Son comunes en estos días las
declaraciones de algunos políticos en las que rechazan ser homofóbicos o
incurrir en prácticas discriminatorias. Más allá de calificativos que puedan
ser cuestionados por su denotación o por su connotación, podemos pensar que
existen únicamente dos posiciones con respecto a la igualdad: o se defiende, o
no se defiende. Para efectos de este artículo, la igualdad es entendida como la
no discriminación a priori al acceso de derechos o privilegios que otorgan las
leyes costarricenses. La utilización del término arroja un resultado excluyente.
Es decir, dos o más elementos pueden sólo ser iguales o no serlo. No admiten
condicionantes, ni peros, ni excusas de ningún tipo.
Lo anterior no quiere decir,
entonces, que exista una única posición con respecto al tema de igualdad en el
ámbito de los Derechos Humanos. Existen dos y únicamente dos. No admite
términos medios. No se puede legislar a favor de la igualdad, o en contra de la
discriminación, si ya de entrada se establecen condiciones. He ahí la
contradicción primordial del discurso político de la cual se derivan todas las
demás que hemos escuchado. Para ellos, es más cómodo asegurar que no
discriminan, y luego anexarle todo tipo de condicionantes.
La inconveniencia de que se le
califique a uno de racista, xenófobo u homofóbico hace que dichos adjetivos sean negados a toda costa
por quienes se encuentran en ejercicio del poder. Sin embargo, la
discriminación no se limita a demostraciones de violencia verbal o física. La
discriminación no es una cosa, no es un algo material que podamos ver y tocar
y, por ende, es fácil disimularla o ignorar que trabaja dentro nosotros mismos.
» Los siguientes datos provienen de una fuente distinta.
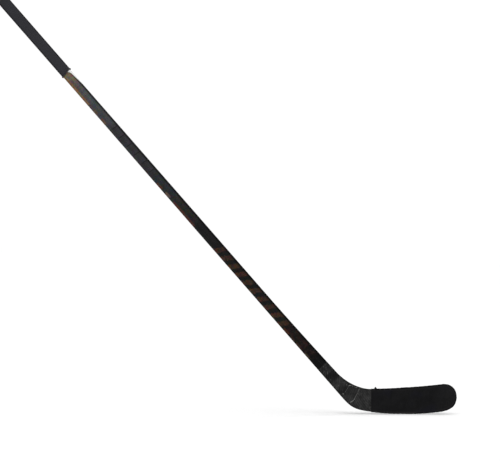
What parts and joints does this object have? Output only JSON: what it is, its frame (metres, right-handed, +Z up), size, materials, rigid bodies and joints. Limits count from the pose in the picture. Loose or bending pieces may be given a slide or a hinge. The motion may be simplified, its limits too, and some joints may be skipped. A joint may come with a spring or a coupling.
{
  "type": "ice hockey stick",
  "caption": "One-piece composite ice hockey stick with a rectangular tube shaft, a curved cloth-taped blade, a soft grip sleeve and a tape knob.",
  "frame": {"origin": "lowest point of the blade's rocker, on the worn flat of the tape, where the blade meets the ice", "axes": "+X along the blade towards the toe, +Z up, and +Y towards the backhand side; the shaft rises towards -X in the plane y = 0, and the forehand face looks towards -Y"},
  "size_m": [1.3141, 0.0334, 1.206],
  "materials": {
    "shaft_carbon": "clear-coated carbon laminate, dark with copper-brown diagonal bands, satin gloss",
    "grip_rubber": "matt fine-textured grip sleeve",
    "bead_rubber": "matt rolled edge",
    "cloth_tape": "matt woven cotton tape",
    "cap_plastic": "fine moulded texture",
    "inner_carbon": "raw laminate",
    "adhesive": "cured epoxy film",
    "blade_carbon": "woven carbon laminate, worn satin",
    "core_foam": "closed-cell foam"
  },
  "bodies": {
    "root": {"shaft_tube": "shaft_carbon", "grip_sleeve": "grip_rubber", "grip_end_bead": "bead_rubber", "knob_tape": "cloth_tape", "end_cap": "cap_plastic", "hosel_tenon": "inner_carbon", "fuse_adhesive": "adhesive", "blade_forehand_skin": "blade_carbon", "blade_backhand_skin": "blade_carbon", "blade_upper_core": "core_foam", "blade_lower_core": "core_foam", "blade_rib": "inner_carbon", "blade_tape": "cloth_tape"}
  },
  "joints": []
}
La discriminación es también tácita. Está en
nuestra mente y, sólo algunas veces, alcanza manifestaciones violentas o de
menoscabo hacia otro ser humano. Las muchas otras opera en silencio, pero se
evidencia aún en los pequeños detalles. En los políticos, se evidencia en los
yerros de su discurso. Se asoma cuando se dice que los homosexuales no somos
seres normales o que incurrimos en prácticas extrañas, estableciendo una clara
diferenciación basada en un juicio de valor; o cuando se dice que la igualdad
no es prioridad porque hay temas más urgentes. Siempre habrá temas más urgentes
para quienes no entienden que las grandes problemáticas del país son
manifestaciones macro de la desigualdad social. Nunca habrá un momento oportuno
para quienes no creen vehementemente que el único rasgo unificador y, por ende,
no discriminatorio, es la humanidad de
cada uno de nosotros.
Para quienes creemos en una sociedad más
igualitaria no hay prioridades más allá de las que necesariamente existen por
un ordenamiento del tiempo legislativo. Tampoco existen limitaciones económicas
que impidan esta realización, pues lo poco o lo mucho que hay debería ser distribuido
de manera justa y equitativa, o priorizado según criterios de la razón y no de
una moral dogmática. La aspiración es que las leyes deben cobijar a todos los
ciudadanos por igual. Las únicas excepciones las conformarían aquellas leyes que
promuevan algún tipo de beneficio adicional a poblaciones vulnerables, por
encontrarse en condición de desventaja con respecto al grueso de la población;
o quienes por alguna falta cometida vean limitados algunos de sus derechos,
siempre sujetos a los principios de proporcionalidad. Ninguno de los dos casos
anteriores es el de la población sexualmente diversa.
No existen sociedades homogéneas. La
unicidad y las particularidades de cada ser humano hacen de eso un imposible. Lo
que está en discusión es qué posición tomamos como individuos, y como sociedad,
ante estas diferencias. En lo personal, creo
que ninguna de ellas puede constituir un causante de discriminación. Nuestras
ideas de un mundo mejor y de cómo llegar a él podrán ser también discrepantes
en algunas ocasiones. Es valiente defender esas posiciones, pero es cobarde
escudarse en discursos retóricos que al ser integrados, para formar la
totalidad del panorama, no logran sostenerse.